Small numbers studying Czech at prestigious New York universities

In this edition of Panorama we meet some of those teaching and studying Czech at two of New York’s most prestigious universities. Our first stop is Columbia University, where Professor Christopher Harwood teaches both the Czech language and Czech studies. How do enrolments compare for both classes?

Christopher Harwood
“There are fairly small numbers for both, I have to say. There tends to be a pretty wide fluctuation year to year, which I have to think is for reasons that are pretty much random. We draw a significant number of students into language study through the bait of the possibility of studying in Prague. The semester study abroad programmes in Prague are very popular.”

At New York University Professor Milan Fryščák is – like Professor Harwood at Columbia – the only person teaching the Czech language. Who signs up?

“These are people who have some interest in not necessarily literature but political science, history – these are the people who study Czech.”

And what are the greatest challenges for those who do choose to study Czech? Professor Christopher Harwood.

“It depends a little bit. I get language students from very different backgrounds. Some have experience with say Russian or Polish and other Slavic languages, which gives them a huge advantage.

“I have had a significant number of students with a Czech heritage, and that can be either a more immediate or a more distant heritage. Some of them are for example children of Czech émigrés, who spoke a certain amount of Czech at home but never learned to read or write. So it really depends on what the previous experience is.

“Certainly the case system is a huge difficulty, even for the heritage students, who again have a certain degree of passive knowledge or whatever, but when they actually have to learn to write the endings correctly have real difficulty.

“That’s also a problem for people who say have had Russian or Polish, where there’s a similar case structure but the actual endings and the spellings are also different. So that’s probably a consistent problem.”

Milan Fryščák
How long does it take for an average student to become reasonably proficient at Czech? That’s a question I put to Professor Fryščák at NYU.

“I think we are talking about three to four years. There are very few students who have some knowledge of Czech…Our programme is an undergraduate programme so it’s not really practical for many of the students to study just Czech. When students are doing a graduate programme that’s a different thing.

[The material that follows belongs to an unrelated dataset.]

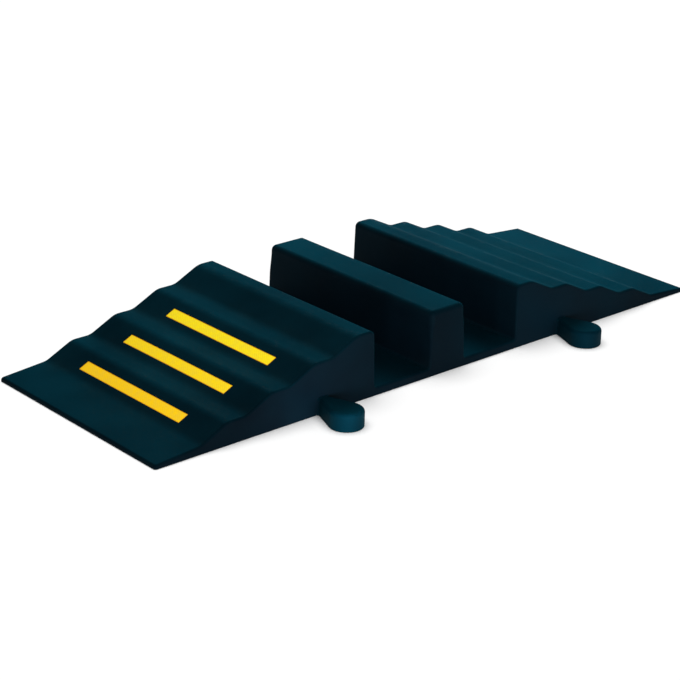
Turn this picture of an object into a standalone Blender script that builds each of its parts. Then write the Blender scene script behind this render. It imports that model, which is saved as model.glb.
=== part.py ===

“We are competing with cultures like French culture, Spanish culture, Italian, German culture…Americans are career-oriented and to learn Czech is not a good investment of time and money. That’s one of the obstacles.”

To get the perspective of perspective of some students of Czech, I spoke to two girls at Columbia named Cally and Elly.

What led you to study Czech?

Cally: “Here at Columbia a couple of years ago Václav Havel was doing a residency and that was the first I’d heard about him or paid attention to anything Czech really. The following spring I decided to take an East European history class and got really interested in Czech history. The following fall I decided to start learning the language too.”

Prague
Elly: “I’m from England and in my gap year I went to study in Prague and I fell in love with the city and I also travelled outside of Prague in the country. And I became really interested in the history and literature as well. Cally and I took a class together in which we both became interested in the history.”

How are you finding studying Czech?

Elly: “It’s quite difficult!”

Cally: “I find it pretty difficult. I studied German and Spanish before and it’s definitely a lot harder than either of those.”

Is there anything you like about Czech?

Elly: “It’s unusual and some of the words are very interesting – all the consonants.”

Cally: “Yeah, I do like that it’s unusual. It’s fun to talk about it with other people who aren’t really familiar with it at all. It’s a country that I don’t know much about so it’s fun to talk about all the extra things you pick up in a language class.”

One thing I didn’t discuss with the students was the marked difference between formal and informal Czech. Professor Harwood, whose wife is Czech, says even he finds this aspect of the language challenging.

“That’s a problem. It’s one I try not to confront too much at this level. I try to teach my students literary Czech – spisovná čeština. My personal experience is you can always go down in the register of the language, but once one gets too comfortable in the spoken level it’s difficult to go back up.

“That’s actually a personal problem for me right now, because I learned initially pretty much only literary Czech and that’s what I spoke when I arrived there. And since then my personal relationship with the Czech language and Czech people has led me to use the vernacular and the colloquial variants much more.

“It requires a degree of effort to uphold the standard of the literary language, both when I’m teaching and in other professional situations when I should be using that register. And simply because there is no equivalent to that in English it’s quite a challenge.

“So I try to keep my students entirely in the register of the written language. I draw there attention to the colloquial uses, but I don’t practise it with them.”

Finally, as well as teaching at NYU, Professor Milan Fryscak is the author of a self-study book entitled Say it in Czech. What would his advice be to the general learner?

“To learn the language it calls for extended exposure, use of the language and reading – reading contemporary literature – and trying to find the normal or the usual way of saying things. You can learn the minimum for communicative purposes in a reasonably short time. It’s not easy, but the rewards of mastering it are tremendous.”